Ahsoka additionally features witches—namely, the Nightsisters of Dathomir, who count Morgan among their members. This allows the material to lean into Star Wars’ more magical aspects, and not unpleasantly. More frustrating is Filoni’s dialogue, which can be clunky to the point of cartoonishness; “You did good,” says one character, indicating that these advanced societies’ grasp of grammar hasn’t kept up with their technological innovations. Maintaining continuity with Rebels means that this live-action adventure occasionally flirts with childishness, and that impression is exacerbated by Filoni staging multiple scenes at a mural of Ezra and his compatriots that’s been drawn in the style of Rebels’ animation—just in case anyone was confused about the franchise lineage that’s persistently front and center.
Additional holdovers from its predecessor include Hera Syndulla (Mary Elizabeth Winstead), a New Republic general who really, really wants to foster star peace between Ahsoka and Sabine; Chopper, Hera’s loyal bleep-blooping droid; and Thrawn, who’s doesn’t appear in the maiden two episodes. Also slated to pop up in Ahsoka are Hayden Christensen’s Anakin and Genevieve O’Reilly’s Mon Mothma, who’ll undoubtedly further link this to its Star Wars forebearers.

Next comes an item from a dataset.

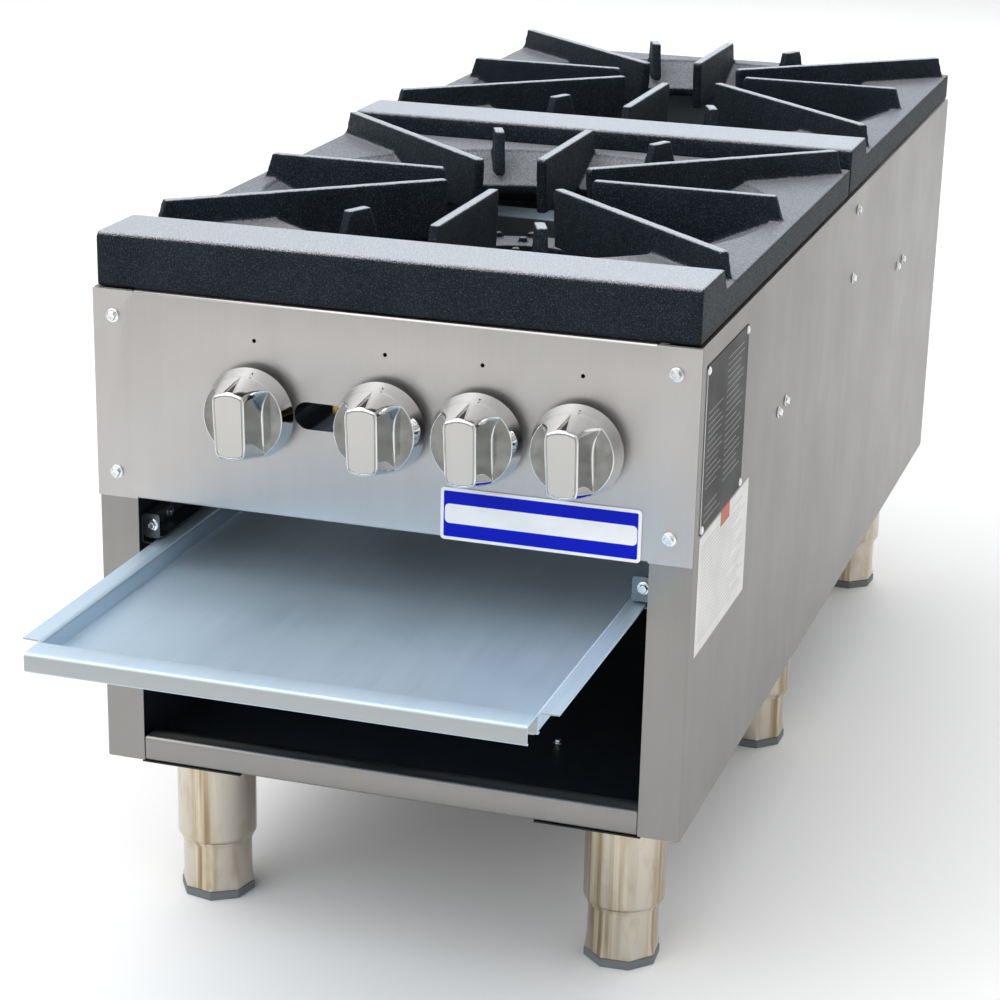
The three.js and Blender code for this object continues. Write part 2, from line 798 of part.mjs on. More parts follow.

Such synergy is to be expected. Even so, the series is most assured when carving out a unique path; the late Stevenson’s rogue Jedi Baylan, and Sakhno’s windswept-haired Shin, are a menacing and mysterious pair who turn out to be this undertaking’s most fascinating figures, their enigmatic histories and intentions far more intriguing than Ahsoka and Sabine’s estranged-buddies rapport.
With six episodes to go, it’s impossible to gauge whether Ahsoka stands on its own as a valuable addition to the Star Wars mythology or is merely a Rebels appendage that excavates micro chronological moments to trivial ends. For now, the former seems as possible as the latter. Still, doubts remain—here epitomized by Hera’s own pronouncement, “Sometimes even the right reasons have the wrong consequences.”